Some Japanese officers were also becoming aware of deficiencies in the performance of the JNAF. Commander Ryosuke Nomura, who took over the role of air operations officer at Rabaul in 1943, became acutely aware of a decline in pilots performance. He attributed this to America’s better aircraft, an inability to sustain a high level of maintenance of their own equipment, and a decline in the experience and quality of available pilots. By the beginning of 1943 the number of experienced pilots, normally defined as having more than 600 hours flying, had fallen by 25 percent from its peak and in February the tipping point was reached, which saw pilots with between 300 to 600 hours outnumbering experienced pilots for the first time.
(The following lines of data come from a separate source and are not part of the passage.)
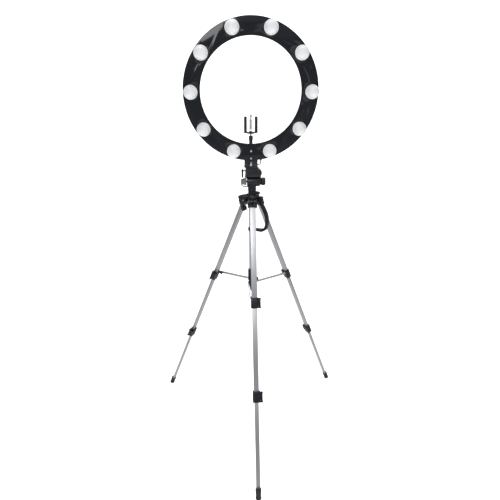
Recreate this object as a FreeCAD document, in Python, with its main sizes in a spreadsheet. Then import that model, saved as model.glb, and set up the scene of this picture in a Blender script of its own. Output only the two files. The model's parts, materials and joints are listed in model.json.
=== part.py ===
"""Ring light on a telescopic camera tripod.

Millimetres.  +Z is up, the lit face looks along -Y, and the origin lies on the
floor at the middle of the three feet's bounding box.  Every size comes from the
spreadsheet "dims"; each node is one labelled object, written to parts/LABEL.step.
"""
import math
import os
import re

import FreeCAD
import Part

import Sketcher
from FreeCAD import Placement, Rotation, Vector

DIMENSIONS = {
    # ring: a gloss front panel on a board, ten lamps on a circle
    "ring_outer": 600, "ring_inner": 450, "ring_centre": 1796, "ring_side": -6,
    "panel_front": -37, "board_front": -34, "panel_thick": 3, "board_thick": 9,
    "lamp_circle": 262, "lamp_count": 10, "lamp_first": 18, "lamp_bore": 19.2,
    "bulb_radius": 30, "dome_radius": 26, "bulb_length": 96, "bulb_wall": 1.6,
    "cap_radius": 13.2, "cap_depth": 24, "holder_radius": 19, "holder_depth": 34,
    "holder_flange": 22.5, "harness_circle": 236, "harness_radius": 3.2,
    # bracket between ring and tripod head
    "bracket_wide": 62, "bracket_thick": 3, "bracket_top": 1550, "bracket_deep": 50,
    "screw_low": 1504, "screw_high": 1537, "screw_radius": 2.5, "keyhole_centre": 1469,
    # phone clip
    "stem_radius": 8, "stem_behind": -9, "stem_top": 1586, "clip_wide": 62, "clip_low": 1613,
    "clip_high": 1690, "jaw_wide": 12.5, "clip_ball": 1597,
    # tripod head
    "tilt_height": 1389, "barrel_radius": 23, "barrel_left": -24, "barrel_right": 37,
    "platform_top": 1460, "platform_wide": 58, "platform_deep": 52, "cradle_low": 1414.5,
    "trunnion": 5, "pan_base_radius": 20, "pan_base_low": 1346, "knob_radius": 19,
    "handle_drop": 25, "camera_hole": 12, "running": 0.06, "gap": 0.4,
    # centre column and apex
    "column_y": 147, "column_radius": 12, "column_low": 900, "column_top": 1360,
    "apex_low": 1262, "apex_core": 22, "shoulder_low": 1313, "shoulder_high": 1327,
    "shoulder_radius": 37, "collar_radius": 19, "collar_top": 1345, "sleeve_radius": 15,
    "sleeve_wall": 1.5, "sleeve_low": 840, "cap_low": 805, "cap_high": 866,
    "hub_low": 867, "hub_high": 928, "hub_radius": 21, "pin_height": 1296, "pin_reach": 38.5,
    "pin_radius": 4, "crank_height": 1320, "crank_arm": 54, "crank_lean": 24, "crank_reach": 66.5,
    "crank_azimuth": -150, "lock_azimuth": -30, "lock_height": 1336, "lock_start": 13.6,
    # legs
    "foot_reach": 588, "upper_wide": 28, "upper_deep": 20, "mid_wide": 24, "mid_deep": 16,
    "lower_wide": 20, "lower_deep": 12, "tube_wall": 1.2, "lock_one": 484, "lock_two": 929,
    "lock_tall": 51, "lock_wide": 35, "lock_deep": 28, "tongue": 16, "fork_wide": 44,
    "brace_station": 460, "brace_inset": 24, "brace_side": 20.5, "brace_thick": 4,
    "brace_tall": 12, "hub_reach": 22,
    # power cord
    "cord_diameter": 4.5, "coil_radius": 24.75, "coil_section": 13.5,
}

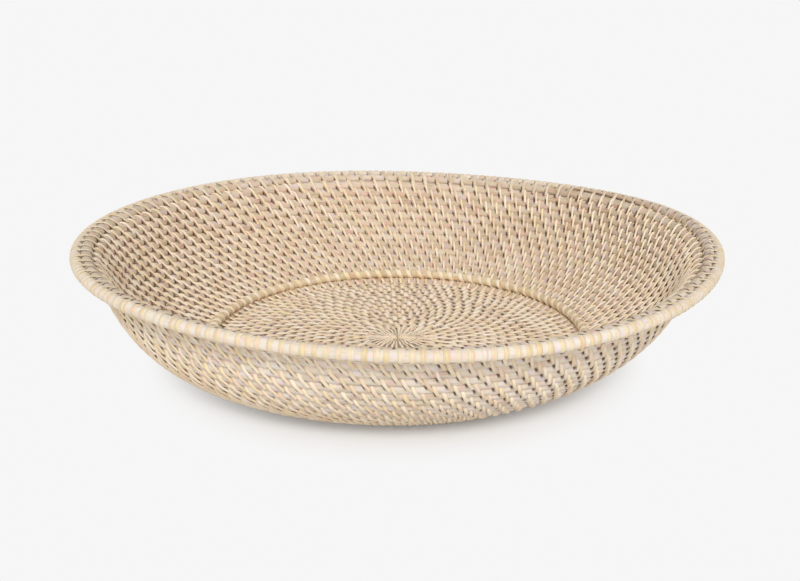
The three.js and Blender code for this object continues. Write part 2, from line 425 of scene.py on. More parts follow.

Within several months the JNAF would be sending pilots into battle with less than 200 hours flying time. These new pilots were not only disadvantaged in combat but also in the seeming basic task of preserving their equipment. In February 1943, operational losses of aircraft began to significantly exceed combat losses; 161 were lost on take-off, flight or landing mishaps while 104 were shot down by enemy action. The high command of the JNAF either seemed unaware of the need for rotational relief or simply did not have the resources to provide it. Combat flying is an exhausting and high stress activity and many experienced Japanese pilots must have perished because their levels of concentration collapsed. In the JNAF, pilots literally flew until they dropped.